Another example of purposeful, intellectualised gaming is the use, by British schoolteacher Tim Rylands, of the Myst series as a tool for creative writing classes. He decided to use the classic, graphically sumptuous adventure series as the basis for teaching his pupils about the importance of environment, atmosphere and location in their stories. He's seen startling results: 100% of his young writers now pass the SAT exam at Level 4 (out of 5) or above. Compare that with the national average of 75% and you begin to see the important of both excellent teacher and his techniques in the progress he is making. The game, it's been written, is an excellent teaching tool. The rich, full worlds are conducive to the exemplary storytelling his pupils have been displaying: 'Rylands' approach is to immerse children in the complexities of digital worlds; to use these environments to inspire and engage learners,' writes one admirer. And it's working fantastically well.

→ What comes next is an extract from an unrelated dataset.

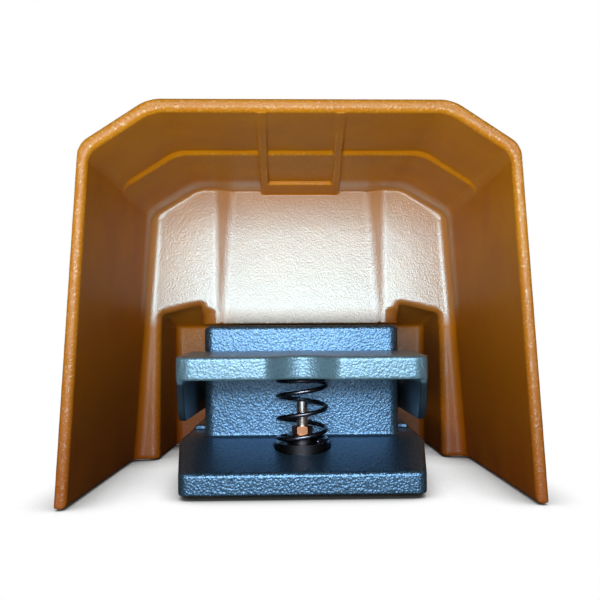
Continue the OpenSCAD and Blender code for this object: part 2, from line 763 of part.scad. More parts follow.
module pedal() {
    color(paint_blue) placed() difference() {
        pedal_solid();
        // soft front edge, cut as a bevel that follows the slope
        translate([0, pedal_at, pedal_z]) rotate([45 + pedal_slope, 0, 0])
            cube([pedal_w + 2, 1.7, 1.7], center = true);
        translate([0, pivot_at, pivot_z]) {
            bar_x(-hub_end - 1, hub_end + 1, shaft_d / 2 + seat);
            mirror_copy() translate([pedal_w / 2 + hub_l / 2, 0, 0])
                cylinder(h = hub_d + 10, d = pin_d + 2 * seat, center = true);
        }
        translate([-cheek_in, pedal_end, cheek_z - 1]) cube([2 * cheek_in, 60, 60]);
    }
}

// ---- Spring, its seat and the stop ----

// Height of the spring's wire after t turns: closed ends and open turns between them
function coil_z(t, h) =
    let (closed = 0.8, free = h - wire_d, flat = wire_d * 0.55)
    t < closed ? flat * t / closed
    : t > closed + open_turns ? free - flat * (1 - (t - closed - open_turns) / closed)
    : flat + (free - 2 * flat) * (t - closed) / open_turns;

// Sweeps a round wire along the coil
module coil(h) {
    steps = 22;
    ring = 8;
    turns = open_turns + 1.6;
    n = ceil(turns * steps);
    mean_r = seat_r - wire_d / 2;
    points = [for (i = [0:n]) let (t = turns * i / n, a = 360 * t - 54)
        for (k = [0:ring - 1]) let (b = 360 * k / ring, r = mean_r + wire_d / 2 * cos(b))
        [r * cos(a), r * sin(a), wire_d / 2 + coil_z(t, h) + wire_d / 2 * sin(b)]];
    sides = [for (i = [0:n - 1], k = [0:ring - 1]) let (j = (k + 1) % ring)
        [i * ring + k, i * ring + j, (i + 1) * ring + j, (i + 1) * ring + k]];
    caps = [[for (k = [ring - 1:-1:0]) k], [for (k = [0:ring - 1]) n * ring + k]];
    polyhedron(points, concat(sides, caps));
}

module return_spring() {
    color(steel_dark) placed() translate([0, spring_at, spring_z + 0.15]) coil(head_z - spring_z - 0.3);
}

module spring_seat() {
    color(steel_dark) placed() translate([0, spring_at, pocket_z]) difference() {
        union() {
            cylinder(h = seat_t, r = seat_r + 0.4);
            cylinder(h = seat_t + collar_h, r = 7);
        }
        translate([0, 0, -1]) cylinder(h = 20, d = bolt_d + 0.4);
    }
}

module stop_bolt() {
    color(steel_bright) placed() translate([0, spring_at, foot_gap + 4.5]) difference() {
        union() {
            cylinder(h = stop_end - foot_gap - 5.3, d = bolt_d);
            translate([0, 0, stop_end - foot_gap - 5.3 - eps]) cylinder(h = 0.8, d1 = bolt_d, d2 = bolt_d - 1.6);
        }
        translate([0, 0, stop_end - foot_gap - 7]) cube([bolt_d + 1, 0.9, 3], center = true);
    }
}

module stop_nut() {
    color(bronze) placed() translate([0, spring_at, nut_z]) difference() {
        intersection() {
            hex_bar(nut_flats, nut_t);
            cylinder(h = nut_t, r1 = nut_flats / 2 + 0.1, r2 = nut_flats / 2 + 3);
            cylinder(h = nut_t, r1 = nut_flats / 2 + 3, r2 = nut_flats / 2 + 0.1);
        }
        translate([0, 0, -1]) cylinder(h = nut_t + 2, d = bolt_d + 2 * seat);
    }
}

// ---- Switch and its mounting ----

module cam_lever() {
    hub_r = 10;
    low = plunger_z - 4;
    color(steel_bright) placed() difference() {
        union() {
            translate([0, pivot_at, pivot_z]) bar_x(-8, 8, hub_r);
            along_x(-6, 6) {
                translate([pivot_at - cam_half, low + 3]) square([2 * cam_half, pivot_z - low - 3]);
                round_rect(pivot_at - cam_half, pivot_at + cam_half, low, low + 8, 2.5);
            }
        }
        translate([0, pivot_at, pivot_z]) {
            bar_x(-9, 9, shaft_d / 2 + seat);
            cylinder(h = 20, d = 5 + 2 * seat);
        }
    }
}

// Grub screw that locks the cam to its shaft
module cam_screw() {
    color(steel_dark) placed() translate([0, pivot_at, pivot_z + shaft_d / 2 + 0.1]) difference() {
        cylinder(h = 6, d = 5);
        translate([0, 0, 3.5]) hex_bar(2.5, 4);
    }
}

module switch_case() {
    half = switch_w / 2;
    color(plastic_black) placed() difference() {
        union() {
            translate([0, 0, case_low]) linear_extrude(switch_t)
                round_rect(-half, half, case_at, case_at + switch_l, 1.5);
            translate([0, 0, plunger_z]) bar_y(case_at - 1.5, case_at + 1, plunger_d / 2 + 2);
            // barriers between the terminals
            for (x = [-half, -half / 3, half / 3, half]) translate([x - 1, case_at + switch_l - 1, case_low])
                intersection() {
                    cube([2, 6, switch_t * 0.7]);
                    translate([-x + 1 - half, 0, 0]) cube([switch_w, 6, switch_t]);
                }
        }
        translate([0, 0, plunger_z]) bar_y(case_at - 3, case_at + plunger_in + 5.5, plunger_d / 2 + slip);
        for (x = [-hole_x, hole_x]) translate([x, post_y + 4, case_low - 1]) cylinder(h = 30, d = 4.2);
        for (i = [-1, 0, 1]) translate([i * switch_w / 3 - 4, case_at + switch_l - 3, plunger_z - 1])
            cube([8, 5, 1.2]);
    }
}

module switch_plunger() {
    tip_r = plunger_d / 2;
    color([0.75, 0.20, 0.16]) placed() translate([0, cam_face + air, plunger_z]) rotate([-90, 0, 0]) rotate_extrude()
        difference() {
            translate([0, 0]) square([tip_r, plunger_out + plunger_in]);
            difference() {
                translate([0, -1]) square([tip_r + 1, 1 + tip_r]);
                translate([0, tip_r]) circle(r = tip_r);
            }
        }
}

module switch_terminals() {
    color(brass) placed() for (i = [-1, 0, 1])
        translate([i * switch_w / 3, case_at + switch_l - 3, plunger_z - 1]) difference() {
            translate([-4, 0, 0]) cube([8, 10, 1.2]);
            translate([0, 6.4, -1]) cylinder(h = 4, d = 3.4);
        }
}

module terminal_screws() {
    color(brass) placed() for (i = [-1, 0, 1])
        translate([i * switch_w / 3, case_at + switch_l + 3.4, plunger_z - 1]) rotate([180, 0, 0])
            pan_screw(3.3, 5, 6, 2.2, 0.8);
}

module switch_bracket() {
    color(steel_bright) placed() translate([0, 0, case_top]) linear_extrude(bracket_t) difference() {
        round_rect(-post_x - 5, post_x + 5, case_at + 1, case_at + switch_l - 1, 3);
        for (x = [-post_x, post_x]) translate([x, post_y]) circle(d = 4.4);
        for (x = [-hole_x, hole_x]) translate([x, post_y + 4]) circle(d = 4.2);
    }
}

module bracket_screws() {
    color(steel_bright) placed() for (x = [-post_x, post_x])
        translate([x, post_y, case_top]) rotate([180, 0, 0]) pan_screw(4, bracket_t + 8, 7.4, 2.6, 1);
}

module switch_screws() {
    color(steel_bright) placed() for (x = [-hole_x, hole_x])
        translate([x, post_y + 4, case_low]) rotate([180, 0, 0])
            pan_screw(4, switch_t + bracket_t + 4.5, 7.4, 2.6, 1);
}

module switch_nuts() {
    color(steel_bright) placed() for (x = [-hole_x, hole_x])
        translate([x, post_y + 4, bracket_top]) difference() {
            hex_bar(7, 3.2);
            translate([0, 0, -1]) cylinder(h = 6, d = 4 + 2 * seat);
        }
}

module earth_screw() {
    color(brass) placed() translate([earth_pos.x, earth_pos.y, earth_post_z - 1])
        rotate([180, 0, 0]) pan_screw(5, 9, 9, 3, 1.2);
}

module earth_washer() {
    color(brass) placed() translate([earth_pos.x, earth_pos.y, earth_post_z - 1]) difference() {
        cylinder(h = 1, d = 11);
        translate([0, 0, -1]) cylinder(h = 3, d = 5.3);
    }
}

// ---- Cable gland ----

module gland_washer() {
    color(rubber_black) placed() translate([0, 0, entry_z]) difference() {
        bar_y(boss_end, boss_end + washer_t, gland_flats / 2);
        bar_y(boss_end - 1, boss_end + 3, entry_d / 2 + 0.2);
    }
}

module gland_body() {
    start = boss_end + washer_t;
    color(brass) placed() translate([0, 0, entry_z]) difference() {
        union() {
            bar_y(boss_end - 11, start + eps, entry_d / 2);
            translate([0, start, 0]) rotate([-90, 0, 0]) hex_bar(gland_flats, flange_t);
            bar_y(start + flange_t - eps, start + flange_t + 9, gland_flats / 2 - 3);
        }
        bar_y(0, overall_l, cable_d / 2 + 1);
        bar_y(start + flange_t - 1, overall_l, cable_d / 2 + 3);
    }
}

module gland_seal() {
    start = boss_end + washer_t + flange_t - 1;
    color(rubber_black) placed() translate([0, 0, entry_z]) difference() {
        bar_y(start, start + 12, cable_d / 2 + 3 - seat);
        bar_y(start - 1, start + 13, cable_d / 2);
    }
}

module gland_nut() {
    start = boss_end + washer_t + flange_t;
    color(brass) placed() translate([0, 0, entry_z]) difference() {
        union() {
            translate([0, start + 0.4, 0]) rotate([-90, 0, 0]) hex_bar(gland_flats, 9);
            translate([0, start + 9.4 - eps, 0]) rotate([-90, 0, 0])
                cylinder(h = cap_l - 9.4, r1 = gland_flats / 2 - 0.5, r2 = gland_flats / 2 - 3.5);
        }
        bar_y(start - 1, start + 9.4, gland_flats / 2 - 3 + slip);
        bar_y(start - 1, start + 11.6, cable_d / 2 + 3 + seat);
        bar_y(start, overall_l + 1, cable_d / 2 + 0.6);
    }
}

base_casting();
bottom_cover();
cover_gasket();
cover_screws();
rubber_feet();
hood();
hood_screws();
hood_washers();
shaft_bushes();
shaft_seals();
stop_bolt();
stop_nut();
spring_seat();
return_spring();
pedal();
pivot_shaft();
shaft_pins();
cam_lever();
cam_screw();
switch_case();
switch_plunger();
switch_terminals();
terminal_screws();
switch_bracket();
bracket_screws();
switch_screws();
switch_nuts();
earth_screw();
earth_washer();
gland_washer();
gland_body();
gland_seal();
gland_nut();
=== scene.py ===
"""Looks of a guarded industrial foot switch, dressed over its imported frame.

Lengths in the sub-assemblies are millimetres, with depths counted from the front rim of the hood.
Meshes are written in metres, in the frame's own axes: X across, Y from the foot opening to the
cable entry, Z up from the floor.
"""

from __future__ import annotations

import json
import logging
import math
from dataclasses import dataclass
from enum import Enum
from functools import cached_property
from typing import Any, Callable

import bpy
import numpy as np
from mathutils import Matrix, Vector


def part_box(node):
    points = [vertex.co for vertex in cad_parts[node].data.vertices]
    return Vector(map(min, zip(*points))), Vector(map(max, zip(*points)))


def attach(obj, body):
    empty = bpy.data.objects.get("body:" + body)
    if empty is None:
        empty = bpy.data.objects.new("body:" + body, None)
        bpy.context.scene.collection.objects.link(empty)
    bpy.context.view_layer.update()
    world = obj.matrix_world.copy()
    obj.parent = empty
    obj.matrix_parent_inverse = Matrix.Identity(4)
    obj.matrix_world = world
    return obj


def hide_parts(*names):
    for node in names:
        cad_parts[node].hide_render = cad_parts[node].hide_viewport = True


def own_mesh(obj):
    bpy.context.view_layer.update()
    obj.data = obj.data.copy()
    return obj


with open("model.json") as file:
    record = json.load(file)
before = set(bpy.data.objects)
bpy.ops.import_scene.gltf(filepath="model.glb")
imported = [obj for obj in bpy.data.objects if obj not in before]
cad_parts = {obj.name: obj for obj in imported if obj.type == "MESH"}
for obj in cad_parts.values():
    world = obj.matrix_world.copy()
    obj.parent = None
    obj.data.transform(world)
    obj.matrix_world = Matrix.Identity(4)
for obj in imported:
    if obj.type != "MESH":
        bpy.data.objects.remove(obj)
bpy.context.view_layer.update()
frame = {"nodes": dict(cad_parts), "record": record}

LOG = logging.getLogger("foot_switch")
MM = 0.001
TINY = 1e-9
WHITE = (1.0, 1.0, 1.0, 1.0)
NOISE_MEAN = 0.5
# moving a net onto its surface: passes, half width of the slope's difference, least squared slope
SETTLE_PASSES = 4
SETTLE_PROBE = 0.02
LEAST_STEEP = 0.05

Array = np.ndarray
Band = tuple[float, float]
Point = tuple[float, float, float]
Colour = tuple[float, float, float]
Stops = tuple[float, ...]
Solid = Callable[[Array, Array, Array], Array]


class Body(Enum):
    """The moving bodies of the frame that pieces ride on."""

    BASE = "base"
    PEDAL = "pedal"


# ---- Rounded solids ----


def cut(a: Array, b: Array, r: Array | float = 0.0) -> Array:
    """Keep what two solids share, and round the edge between them.

    Where both distances lie within r of the surface, the result is the distance to a cylinder of
    radius r that touches both: min(-r, max(a, b)) plus the length of (a + r, b + r), each at least 0.

    Args:
        a: Distance to the first solid, negative inside.
        b: Distance to the second solid.
        r: Radius of the rounded edge.

    Returns:
        Distance to the shared solid.
    """
    return np.minimum(-r, np.maximum(a, b)) + np.hypot(np.maximum(a + r, 0), np.maximum(b + r, 0))


def join(a: Array, b: Array, r: Array | float = 0.0) -> Array:
    """Weld two solids with a fillet of radius r, the mirror image of cut.

    Args:
        a: Distance to the first solid, negative inside.
        b: Distance to the second solid.
        r: Radius of the fillet.

    Returns:
        Distance to the welded solid.
    """
    return np.maximum(r, np.minimum(a, b)) - np.hypot(np.maximum(r - a, 0), np.maximum(r - b, 0))


def ease(t: Array) -> Array:
    """Rise smoothly from 0 to 1 as t goes from 0 to 1: 3 t squared less 2 t cubed."""
    t = np.clip(t, 0, 1)
    return t * t * (3 - 2 * t)


def line(a: Array, b: Array, start: tuple[float, float], end: tuple[float, float]) -> Array:
    """Signed distance to the line from start to end in the plane of a and b.

    It is the cross product with the line's unit direction, positive on the left of the direction.

    Args:
        a: First coordinate of the points.
        b: Second coordinate of the points.
        start: A point on the line.
        end: A further point on it.

    Returns:
        The signed distances.
    """
    u, v = end[0] - start[0], end[1] - start[1]
    return (u * (b - start[1]) - v * (a - start[0])) / math.hypot(u, v)


def block(a: Array, low: float, high: float) -> Array:
    """Distance to the slab between two values: the larger of low - a and a - high."""
    return np.maximum(low - a, a - high)


def rod(a: Array, b: Array, centre: tuple[float, float], r: float) -> Array:
    """Distance to a round bar: the distance from its centre line, less r."""
    return np.hypot(a - centre[0], b - centre[1]) - r


def ticks(*stops: float) -> Array:
    """Grid values from alternating stops and steps: start, step, stop, step, stop and so on.

    Args:
        *stops: The first value, then a spacing and the value up to which it holds, repeated.

    Returns:
        The rising grid values.
    """
    spans = [
        np.linspace(a, b, max(2, round((b - a) / step) + 1))[:-1]
        for a, step, b in zip(stops[::2], stops[1::2], stops[2::2])
    ]
    return np.append(np.concatenate(spans), stops[-1])


def even(values: Array) -> Array:
    """Mirror grid values that start at 0 to the negative side: -a, then a without its first value."""
    return np.concatenate([-values[:0:-1], values])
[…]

But intelligent gaming isn't just available in the confines of the classroom. The Civilisation series has been, consistently, one of the biggest selling franchises in PC games as well as one of the most educational. For the uninitiated, it's a game of beyond-global proportions. You play the role of god, essentially (a position that's been utilised, properly at least, in several other games since. The one that springs to mind is Black and White, where your actions as a benevolent or Beezlebubbish deity directly influence your citizens and your world. It's fantastic, and I highly recommend it.) and take control of a fledgeling nation and have direct influence over, well, pretty much every aspect of it's rise to imperial greatness and, eventually, the conquering of space and other worlds. How you do this is up to you: concentrate on feeding the fires of culture in your young country and dominate the globe through the arts, or spend your time building a fearsome army, sweeping through your enemies like an unstoppable flood? By playing Civilisation, you'll learn not just about, well, civilisations, but about yourself. It's quite an education.
Another game in a similar mould is Capitalism. As the title suggests, it's an economics title: begin with a meagre budget and a small shop, buying stock that's only available from the suppliers in your home city. But, as your business grows, you're able to source products from all over the world via international trade routes, and even take control of the entire production process. An example: you're selling televisions. This involves an absolute myriad of materials and production techniques. Chemicals, coal, iron ore and silica are used to make the electrical components. You also have to produce the glass for the screen and refine oil for the various plastics. All of this can, eventually, happen in your various plants and factories after your own raw materials have been extracted or grown. Not to mention the various types of product, store and business you can own, as well as television stations and newspaper publishers to control what the public hears about your company - or your competitors. It's about as close as you can come to being Donald Trump or Alan Sugar without having dubious hair or a catchy phrase. Sure, there are other economic computer games - Industry Giant and many of the Tycoon games are immediately obvious, and all are worthy and highly enjoyable - but how many of them can boast that they were initially designed as simulators for economics students? None of them, except Capitalism.
There are, of course, numerous examples of intellectual gaming to be found occupying the more strategy-orientated end of the market that I've covered so far. But there's intelligent life to be found away from that part of the genre spectrum. I'm talking about, specifically, first person shooters. BioShock, which is released later this month, is already being heralded as a crucial evolutionary step in the continuing advancement of the genre, as well as being praised for the many moral issues - the slavery and working of children being one - it raises as you work your way through the elaborate and involving story that genuinely asks questions of every person who'll play it.
Deus Ex is just as groundbreaking. It utilises many of the familiar elements seen often in the genre - exciting guns and gadgets - but also many elements that wouldn't look out of place in the most complex of Hollywood films and blockbuster books, as well as various ideas that are pure videogame. As well as the Grand Theft Auto series - not something I can particularly cite as an educational experience, alas - Deus Ex is a landmark, both for free-roaming environments in games, and by making you examine your actions and the consequences of them: it's one of the best titles out there with it's own conscience. Your actions effect you and those around you, both good and bad - there's an RPG-esque points system in place to determine changes to your character as you progress - and the choices you make, let's say, choosing violence over stealth, or, alternatively, picking a lock instead of breaking a neck, will change your path through the game's multi-layered, complex plot. It's a triumph.
I'm not, however, trying to say here that all games are intelligent efforts that are worthy of some serious psychological study that'd make Freud's brain smoke with effort. Some are, quite rightly, huge bundles of stupid, simple fun - a bit like your average Fantastic Four film. Just look at Guitar Hero or Mario Kart. Just like undeniably pure, entertainment-driven books and films - I'm watching you, Toy Story - that we see littering the market between the more mind-taxing options, such is the case in the gaming world. But the notion that games are, somehow, less worthy of having time invested in them because they're dumber, stupider, and require fewer strains of the grey matter to enjoy and be rewarded by is so far off the mark, it's ludicrous. They're just the unfortunate victims of people being, generally, wary of something relatively new - just like they were with 'talkies'. It's their loss, in my opinion: I've highlighted a mere handful of the mountain of games available that'll make you think in any huge variety of ways, regarding both the game and the world around you, and even yourself, and I urge you to check them out and open yourself to a brand new, exciting, visceral and though-provoking series of worlds. You won't be disappointed.